Consider delaying instant gratification

As much as I hate to admit it, the above topic is very much close to my heart I would say. However, my struggle used to be at the other extreme compared to most people. Allow me to explain.

Instant Gratification

You see, in my opinion, most people typically struggle with overspending when it comes to instant gratification. You want a 5 dollar bubble tea because you have a "craving" and it is rationalised as "I am working hard every day so technically I should deserve to have anything I supposedly crave for my effort" and eventually you get that bubble tea. Substitute the amount and the item and the formula should still be applicable to almost everything one can buy.

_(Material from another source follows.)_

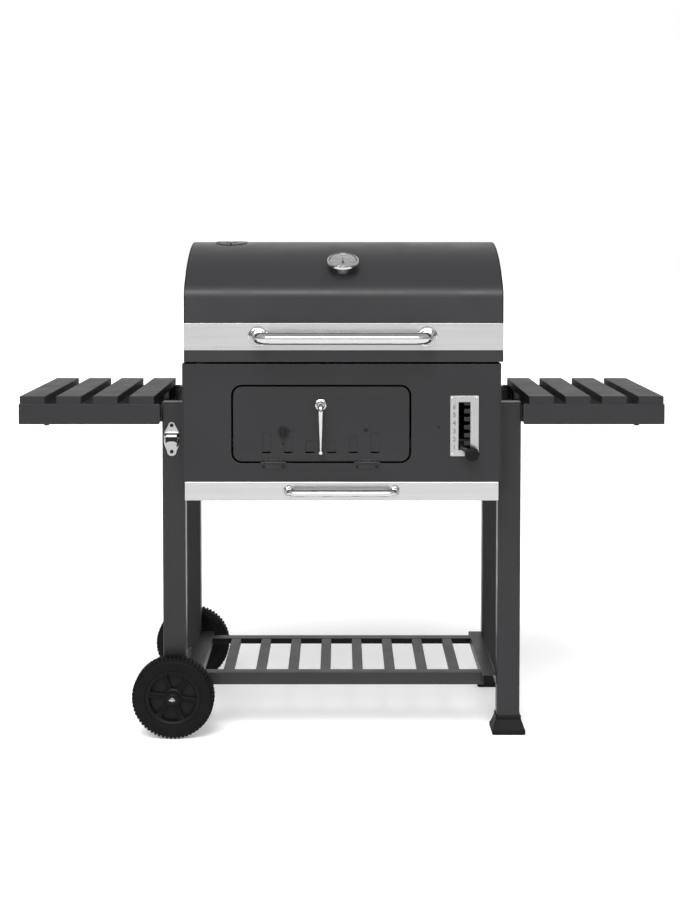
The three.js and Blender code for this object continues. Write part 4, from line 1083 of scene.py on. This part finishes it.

However, my struggle was at the other end of the spectrum. It is exactly because I know I want to avoid consumerism I gave too much thought to it and despite all my agony, I cut back on spending which supposedly should make me happy. I remember at the time my thought process was like "You don't need this, that few dollars you save, could have been invested to reap more dollars". Sounds like Warren Buffett to me and I cut back on "unnecessary" expenditure. 

Pride from frugality

True enough with my endeavour, I was saving more and more. I remember I was cheapo frugal to the extent, I never ordered drinks from the kopitiam but postponing it to make ice milo when I was back to the office pantry after lunch. You should be laughing by now, just like how some of my senior co-workers looked at me with astonishment when they asked why I did what I did. The company was surely not under paying us. That was when I told them, with pride, about my savings plan. About how i had an excel sheet tracking my day to day expenses and how delaying this gratification was gonna help me excel financially. Of course the whole plan did not just involve brewing ice Milo. It involved "optimising" a lot of other expenses as well. 

Unhappiness from within

Some time later, after being so frugal with myself, I found myself growing a little unhappy. I questioned myself as to why I could not have a can of coke just like the others whenever I felt like having it, especially when I worked hard too and earn decently. And I thought to myself this is getting a little unhealthy from a mental perspective. I mean, Yes, we were brought up to be discerning with expenses but if this thriftiness was to lead to some negative effects then I think it would be wise to re-evaluate my approach.

Conclusion

Life is a journey. There is no hard and fast rule as everyone goes through it differently. Dear reader, today, you could be at the end of the spectrum, doing consumerism like no tomorrow with a empty or near empty bank account almost every month end, but I believe and hope by reading this, you can take a step back to consider delaying instant gratification once in a while. I definitely would not suggest you to go the extreme of frugality, like the old me, such that you totally cut back on expense to the extent of unhappiness from within but perhaps to seek a balance between both extremes, where there is presence of surplus as well as happiness from life's little treats once in a while. Everything in moderation is key!